Mishnaic Hebrew is one of the few of the Hebrew dialects found in the Talmud, except for direct quotations from the Hebrew Bible. The dialects can be further sub-divided into Mishnaic Hebrew proper (also called Tannaitic Hebrew, Early Rabbinic Hebrew, or Mishnaic Hebrew I), which was a spoken language, and Amoraic Hebrew (also called Late Rabbinic Hebrew or Mishnaic Hebrew II), which was a literary language only.

The Mishnaic Hebrew language or Early Rabbinic Hebrew language is one of the direct ancient descendants of Biblical Hebrew as preserved by the Jews after the Babylonian captivity, and definitively recorded by Jewish sages in writing the Mishnah and other contemporary documents. It was not used by the Samaritans, who preserved their own dialect, Samaritan Hebrew.
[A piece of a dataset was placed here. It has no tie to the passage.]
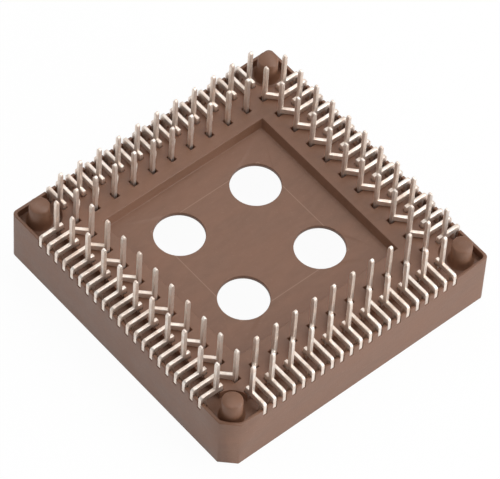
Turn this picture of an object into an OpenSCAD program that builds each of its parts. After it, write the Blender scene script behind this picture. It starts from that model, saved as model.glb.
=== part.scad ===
// Through-hole socket for a leaded chip carrier, solder pins upwards.
// One square moulding carries a spring contact for every lead on its four sides.
// Every size is in millimetres. The rim of the chip cavity rests on z = 0.

/* [Contact grid] */
// Contacts along each side
contacts_per_side = 21; // [17:4:21]
// Distance between neighbouring contacts
contact_pitch = 1.27; // [1.22:0.01:1.32]
// Distance between the inner and the outer row of solder pins
row_step = 2.54; // [2.44:0.02:2.64]

/* [Housing] */
// From the last contact's centre line to the outer face
wall_margin = 4.71; // [4.6:0.01:4.9]
// From the last contact's centre line to the wall of the chip cavity
cavity_margin = 2.65; // [2.6:0.01:2.75]
// Height of the moulding, from the rim to the top of its walls
body_h = 6.9; // [6.6:0.05:7.3]
// Height of the floor's upper face above the rim
deck_z = 5.9; // [5.6:0.05:6.1]
// Thickness of the floor
deck_t = 0.5; // [0.4:0.05:0.8]
// Size of the bevel on the outer corner that marks the keyed corner
corner_cut = 1.53; // [1.2:0.01:1.8]
// Radius of the other three outer corners
corner_r = 0.6; // [0.4:0.05:0.9]
// Thickness of the outer skin behind the contacts
skin_t = 0.35; // [0.3:0.01:0.4]
// From the last contact's centre line to the outer edge of the pin rail
rail_margin = 2.3; // [2.25:0.01:2.35]
// Width of the rail that the solder pins stand on
rail_w = 4.6; // [4:0.1:5]
// How far the wall of the sunk floor leans back at its top
rail_draft = 0.35; // [0.1:0.05:0.5]
// Bevel that leads a chip into the cavity
lead_in = 0.45; // [0.2:0.05:0.6]
// Leg of the triangle that fills the keyed corner of the cavity
key_cut = 1.5; // [1:0.1:2]
// Width of the slots for an extraction tool in two cavity corners
tool_slot_w = 2.4; // [1.8:0.1:2.8]
// Depth of such a slot from the rim
tool_slot_h = 3.6; // [2.5:0.1:4]
// Moulding left between such a slot and the outer faces
tool_slot_wall = 0.6; // [0.4:0.05:0.8]

/* [Floor holes] */
// Diameter of the four holes in the floor
hole_d = 5.45; // [4.8:0.05:5.8]
// Distance between the hole centres
hole_spacing = 10.24; // [9:0.02:10.6]

/* [Standoffs] */
// Height of the board above the rim
seat_z = 8.67; // [8.2:0.01:9.2]
// From the last contact's centre line to the middle of a standoff
post_margin = 2.65; // [2.5:0.01:2.8]
// Diameter of a standoff
post_d = 2.2; // [2:0.05:2.4]
// Bevel round the top of a standoff
post_edge = 0.12; // [0.05:0.01:0.2]
// Diameter at the foot of a standoff
post_foot_d = 2.8; // [2.6:0.05:3]
// Height of a standoff's sloped foot
post_foot_h = 0.6; // [0.3:0.05:1]
// Radius of the clearance that the rail leaves round a standoff
post_clear_r = 2.35; // [2:0.05:2.4]
// Radius of the pocket's wall behind the bevelled outer corner
pocket_r = 3.8; // [3.6:0.05:4]

/* [Contacts] */
// Thickness of the contact metal
metal_t = 0.4; // [0.34:0.01:0.42]
// Clearance between a contact and each side of its slot
slot_gap = 0.06; // [0.03:0.01:0.1]
// Clearance below the parts of a contact that lie on the moulding
seat_gap = 0.05; // [0.02:0.01:0.1]
// Height of the bar that joins the spring to its pin
bar_h = 0.72; // [0.5:0.02:0.9]
// Width of a solder pin across its row
pin_w = 0.48; // [0.4:0.02:0.54]
// How far a solder pin reaches past the board side of the standoffs
pin_reach = 3.29; // [2.8:0.01:3.8]
// Length of a solder pin's tapered tip
pin_tip = 0.3; // [0.1:0.05:0.5]
// Width of the tab that hooks over the outer skin
tab_w = 0.32; // [0.25:0.01:0.4]
// How far the inner bars run past the rail's outer edge before they turn
turn_in = 1.1; // [0.9:0.05:1.2]
// Length of the foot at the inner end of an outer-row bar
stub_w = 0.4; // [0.35:0.01:0.45]
// Gap between such a foot and its solder pin
stub_gap = 0.15; // [0.1:0.01:0.2]
// How deep those feet and the inner-row pins sink into the rail
stub_depth = 0.7; // [0.5:0.05:0.8]
// Width of the well in the rail round the foot of an inner-row pin
well_w = 0.68; // [0.62:0.02:0.74]
// How far a well reaches past its pin's centre line, inwards
well_in = 0.52; // [0.4:0.02:0.6]
// Width of the spring leg
leg_w = 0.3; // [0.2:0.02:0.34]
// Radius of the hairpin at the rim end of the spring
hairpin_r = 0.55; // [0.45:0.01:0.6]
// Height of the hairpin's centre above the rim
hairpin_z = 1.35; // [1.1:0.05:1.6]
// Height at which the spring reaches furthest into the cavity
touch_z = 3.3; // [3:0.05:3.6]
// How far the spring bows in from the hairpin to where it touches a lead
bow = 0.3; // [0.2:0.01:0.4]
// Height of the spring's free end above the rim
spring_end_z = 4.9; // [4.5:0.05:5]

/* [Hidden] */
$fn = 48;
cut_over = 1;                                   // how far a cut runs past the face that it opens
join = 0.05;                                    // overlap that makes two shapes one solid
overlap_turn = 0.2;                             // the same in degrees, for two curves
half_row = (contacts_per_side - 1) / 2 * contact_pitch;
inner_row = half_row;                           // rows and faces below are distances from the centre
outer_row = inner_row + row_step;
outer_face = half_row + wall_margin;
skin_face = outer_face - skin_t;
cavity_face = half_row + cavity_margin;
rail_edge = half_row + rail_margin;
recess_edge = rail_edge - rail_w;
post_place = half_row + post_margin;
corner_place = (2 * outer_face - corner_cut) / sqrt(2);
pocket_place = (corner_place - pocket_r - skin_t) / sqrt(2);
tool_slot_end = (outer_face - tool_slot_wall) * sqrt(2) - tool_slot_w / 2;
cavity_h = deck_z - deck_t;                     // depth of the chip cavity
slot_w = metal_t + 2 * slot_gap;
bar_z = body_h + seat_gap;                      // underside of the bars
bar_top = bar_z + bar_h;
pin_top = seat_z + pin_reach;
tab_face = outer_face - seat_gap;
knee_r = tab_w;
leg_place = skin_face - leg_w - slot_gap;       // middle of the outer spring leg
leg_slot_face = leg_place + leg_w / 2 + slot_gap;
leg_slot_w = leg_w + 2 * slot_gap;
stub_place = outer_row - pin_w / 2 - stub_gap - stub_w / 2;
stub_floor = body_h - stub_depth - seat_gap;    // bottom of the slots for the feet and inner pins
turn_place = rail_edge - turn_in;               // where an inner-row bar turns towards its pin
spring_tilt = 2 * atan(bow / (touch_z - hairpin_z));
bow_r = (touch_z - hairpin_z) / sin(spring_tilt) + hairpin_r;
bow_place = leg_place - 2 * hairpin_r - bow + bow_r;
end_tilt = asin((spring_end_z - touch_z) / bow_r);

SIDES = ["front", "right", "back", "left"];
GROUPS = (contacts_per_side + 1) / 2;           // an outer and an inner contact each, the last no inner
function two_digits(n) = n < 10 ? str("0", n) : str(n);
function group_name(side, group) = str(SIDES[side], "_contacts_", two_digits(group));

// Place along the front side of contact number n, counted from the left
function along(n) = n * contact_pitch - half_row;

// ---------- housing ----------

// Copies what is drawn for the front side, or for the corner at +X +Y, to all four
module four_times() for (side = [0:3]) rotate(90 * side) children();

module rounded_square(size, r) {
    square([size, size - 2 * r], center = true);
    square([size - 2 * r, size], center = true);
    four_times() translate([1, 1] * (size / 2 - r)) circle(r);
}

// The corner at +X -Y is bevelled, above the keyed corner of the cavity
module outline() difference() {
    rounded_square(2 * outer_face, corner_r);
    translate([outer_face, -outer_face]) rotate(45) square(corner_cut * sqrt(2), center = true);
}

// Sunk channel between the rail and the outer skin, with a pocket round each standoff
module channel_outline() {
    inner_corner = [1, -1] * (skin_face - pocket_r);
    difference() {
        rounded_square(2 * skin_face, corner_r - skin_t / 2);
        difference() {
            translate(inner_corner) translate([0, -outer_face]) square(outer_face);
            translate([1, -1] * pocket_place) circle(pocket_r);
        }
        rail_outline();
    }
}

module rail_outline() difference() {
    square(2 * rail_edge, center = true);
    four_times() translate([1, 1] * post_place) circle(post_clear_r);
}

// Sunk floor inside the rail, with its four walls leaning back
module recess() {
    lean = atan(rail_draft / (body_h - deck_z));
    size = 4 * recess_edge;
    intersection() {
        translate([-size / 2, -size / 2, deck_z]) cube([size, size, body_h]);
        intersection_for (side = [0:3])
            rotate(90 * side) translate([0, -recess_edge, deck_z]) rotate([lean, 0, 0])
                translate([-size / 2, 0, -size / 2]) cube(size);
    }
}

module contact_cuts() for (n = [0:contacts_per_side - 1]) translate([along(n) - slot_w / 2, 0, 0]) {
    // slot behind the cavity wall
    translate([0, -leg_slot_face, -cut_over])
        cube([slot_w, leg_slot_face - cavity_face + cut_over, cavity_h + cut_over]);
    // way up through the floor of the channel
    translate([0, -leg_slot_face, cavity_h - cut_over]) cube([slot_w, leg_slot_w, deck_t + 2 * cut_over]);
    // notch for the tab in the top of the outer skin
    translate([0, -outer_face - cut_over, deck_z]) cube([slot_w, skin_t + 2 * cut_over, body_h]);
    if (n % 2 == 0)
        translate([0, -rail_edge - cut_over, stub_floor])
            cube([slot_w, rail_edge - stub_place + stub_w / 2 + slot_gap + cut_over, body_h]);
    else
        translate([(slot_w - well_w) / 2 + contact_pitch, -inner_row - well_w / 2, stub_floor])
            cube([well_w, well_w / 2 + well_in, body_h]);
}

module standoff() {
    edge_z = seat_z - post_edge;
    translate([0, 0, deck_z - join]) {
        cylinder(h = edge_z - deck_z + join, d = post_d);
        cylinder(h = post_foot_h + join, d1 = post_foot_d, d2 = post_d);
    }
    translate([0, 0, edge_z]) cylinder(h = post_edge, d1 = post_d, d2 = post_d - 2 * post_edge);
}

module chip_cavity() {
    translate([0, 0, -cut_over]) linear_extrude(cavity_h + cut_over) difference() {
        square(2 * cavity_face, center = true);
        translate([cavity_face, -cavity_face]) rotate(45) square(key_cut * sqrt(2), center = true);
    }
    four_times() translate([0, -cavity_face, 0]) rotate([45, 0, 0])
        cube([2 * cavity_face, lead_in * sqrt(2), lead_in * sqrt(2)], center = true);
}

module tool_slots() for (turn = [45, 225]) rotate(turn)
    translate([0, -tool_slot_w / 2, -cut_over]) cube([tool_slot_end, tool_slot_w, tool_slot_h + cut_over]);

module housing() color("#84695b") difference() {
    union() {
        difference() {
            linear_extrude(body_h) outline();
            translate([0, 0, deck_z]) linear_extrude(body_h) channel_outline();
            recess();
        }
        four_times() translate([post_place, post_place, 0]) standoff();
    }
    chip_cavity();
    tool_slots();
    four_times() contact_cuts();
    for (x = [-1, 1]) for (y = [-1, 1])
        translate([x, y, 0] * hole_spacing / 2) cylinder(h = body_h, d = hole_d);
}

// ---------- contacts, on the front side, standing at x = 0 ----------

// Flat stretch of a contact between two distances from the centre and two heights
module strip(near, far, low, high)
    translate([-metal_t / 2, -far, low]) cube([metal_t, far - near, high - low]);

// Curved stretch about an axis along the row, angles from outwards towards upwards
module curve(place, z, r, from, to)
    translate([0, -place, z]) rotate([90, 0, -90]) rotate(from)
        rotate_extrude(angle = to - from) translate([r - leg_w / 2, -metal_t / 2]) square([leg_w, metal_t]);

module spring() {
    strip(leg_place - leg_w / 2, leg_place + leg_w / 2, hairpin_z - join, bar_z + join);
    curve(leg_place - hairpin_r, hairpin_z, hairpin_r, spring_tilt - 180, 0);
    curve(bow_place, touch_z, bow_r, 180 - end_tilt, 180 + spring_tilt + overlap_turn);
}

// Bar from the inner end out to the tab that hooks over the skin
module bar_and_tab(inner_end) {
    strip(inner_end, tab_face - knee_r, bar_z, bar_top);
    strip(tab_face - tab_w, tab_face, deck_z + seat_gap, bar_top - knee_r);
    translate([-metal_t / 2, knee_r - tab_face, bar_top - knee_r]) rotate([0, 90, 0])
        cylinder(h = metal_t, r = knee_r);
}

module solder_pin(low) {
    half = pin_w / 2;
    translate([metal_t / 2, 0, 0]) rotate([90, 0, -90]) linear_extrude(metal_t)
        polygon([[-half, low], [half, low], [half, pin_top - pin_tip],
                 [half / 2, pin_top], [-half / 2, pin_top], [-half, pin_top - pin_tip]]);
}

module outer_contact() {
    spring();
    bar_and_tab(stub_place - stub_w / 2);
    strip(stub_place - stub_w / 2, stub_place + stub_w / 2, body_h - stub_depth, bar_top);
    translate([0, -outer_row, 0]) solder_pin(bar_z);
}

// Its bar turns sideways by one pitch, to a pin in the inner row
module inner_contact() {
    reach = turn_place - inner_row;
    spring();
    bar_and_tab(turn_place);
    translate([0, -turn_place, bar_z]) cylinder(h = bar_h, d = metal_t);
    translate([0, -turn_place, bar_z]) rotate(atan2(reach, contact_pitch))
        translate([0, -metal_t / 2, 0]) cube([norm([reach, contact_pitch]), metal_t, bar_h]);
    translate([contact_pitch, -inner_row, 0]) solder_pin(body_h - stub_depth);
}

module contact_group(side, group) color("#cdbfb1") rotate(90 * side) {
    n = 2 * (group - 1);
    translate([along(n), 0, 0]) outer_contact();
    if (n + 1 < contacts_per_side) translate([along(n + 1), 0, 0]) inner_contact();
}

housing();
for (side = [0:3]) for (group = [1:GROUPS])
    contact_group(side, group);
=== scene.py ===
"""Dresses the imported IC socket: moulded brown housing and tinned contacts, upside down on a pale floor."""

import math

import bpy
from mathutils import Matrix, Vector


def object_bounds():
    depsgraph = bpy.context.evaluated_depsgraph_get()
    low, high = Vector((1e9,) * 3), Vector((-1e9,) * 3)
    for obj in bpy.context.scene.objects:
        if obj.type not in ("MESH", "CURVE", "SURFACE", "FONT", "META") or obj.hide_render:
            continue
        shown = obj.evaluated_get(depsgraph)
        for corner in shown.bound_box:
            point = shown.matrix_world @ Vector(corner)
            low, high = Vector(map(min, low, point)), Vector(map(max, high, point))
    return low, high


MM = 0.001

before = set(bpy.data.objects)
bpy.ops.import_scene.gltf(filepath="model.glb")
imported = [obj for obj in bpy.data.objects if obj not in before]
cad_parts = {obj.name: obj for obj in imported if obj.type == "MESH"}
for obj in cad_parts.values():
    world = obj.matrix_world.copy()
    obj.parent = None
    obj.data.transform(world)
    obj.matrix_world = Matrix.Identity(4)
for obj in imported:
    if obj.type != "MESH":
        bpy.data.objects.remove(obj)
cad_low, cad_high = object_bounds()

# ---------------------------------------------------------------- sizes
# Rounding of the sharp edges, and the least turn of an edge that gets it
EDGE_ROUND = 0.07 * MM
PIN_EDGE_ROUND = 0.06 * MM
ROUND_SEGMENTS = 2
SHARP_ANGLE = math.radians(50)
WELD_GAP = 0.002 * MM
FLAT_FACE_WEIGHT = 50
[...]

A transitional form of the language occurs in the other works of Tannaitic literature dating from the century beginning with the completion of the Mishnah. These include the halachic Midrashim (Sifra, Sifre, Mechilta etc.) and the expanded collection of Mishnah-related material known as the Tosefta (תוספתא‎). The Talmud contains excerpts from these works, as well as further Tannaitic material not attested elsewhere; the generic term for these passages is Baraitot. The dialect of all these works is very similar to Mishnaic Hebrew.